# Meta-Learning and Conditional Computation
> Architectures that adapt their structure, routing, or parameters based on the input or task at hand.

## Overview

The Meta family in Edifice addresses a fundamental tension in neural network design: how to increase model capacity without proportionally increasing the computation required for every input. A model with billions of parameters can represent far richer functions than a small one, but running every parameter on every input is wasteful when different inputs need different kinds of processing.

This family contains three distinct groups of modules that approach this problem from different angles. The Mixture of Experts modules (MoE, SwitchMoE, SoftMoE) use conditional computation -- routing each input to a subset of specialist subnetworks. The parameter-efficient adaptation modules (LoRA, Adapter) solve the related problem of adapting large pretrained models without retraining all their weights. Finally, the meta-architecture modules (Hypernetwork, Capsule) take more radical approaches: Hypernetwork generates the weights of another network entirely, and Capsule replaces scalar activations with vector representations that encode part-whole relationships through iterative routing.

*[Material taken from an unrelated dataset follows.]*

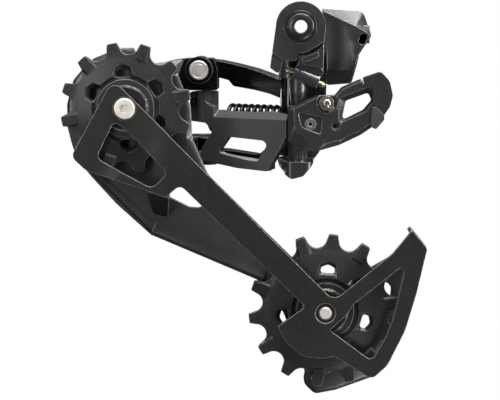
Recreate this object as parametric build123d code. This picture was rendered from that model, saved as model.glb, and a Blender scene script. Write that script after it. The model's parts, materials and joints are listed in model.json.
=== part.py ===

What unites these modules is that they all involve some form of dynamic, input-dependent computation -- whether that means selecting experts, generating weights, or iteratively refining routing coefficients between capsules.

## Conceptual Foundation

The core idea behind Mixture of Experts is that a gating function G(x) decides which of N expert networks E_1...E_N should process each input x:

    y = sum_i( G(x)_i * E_i(x) )    where G(x) is sparse (most entries zero)

When G selects only K << N experts per input, the model has N experts worth of capacity but only K experts worth of compute. The challenge is training G to route effectively without collapsing to always using the same few experts (the "rich get richer" problem), which is why load-balancing auxiliary losses are essential.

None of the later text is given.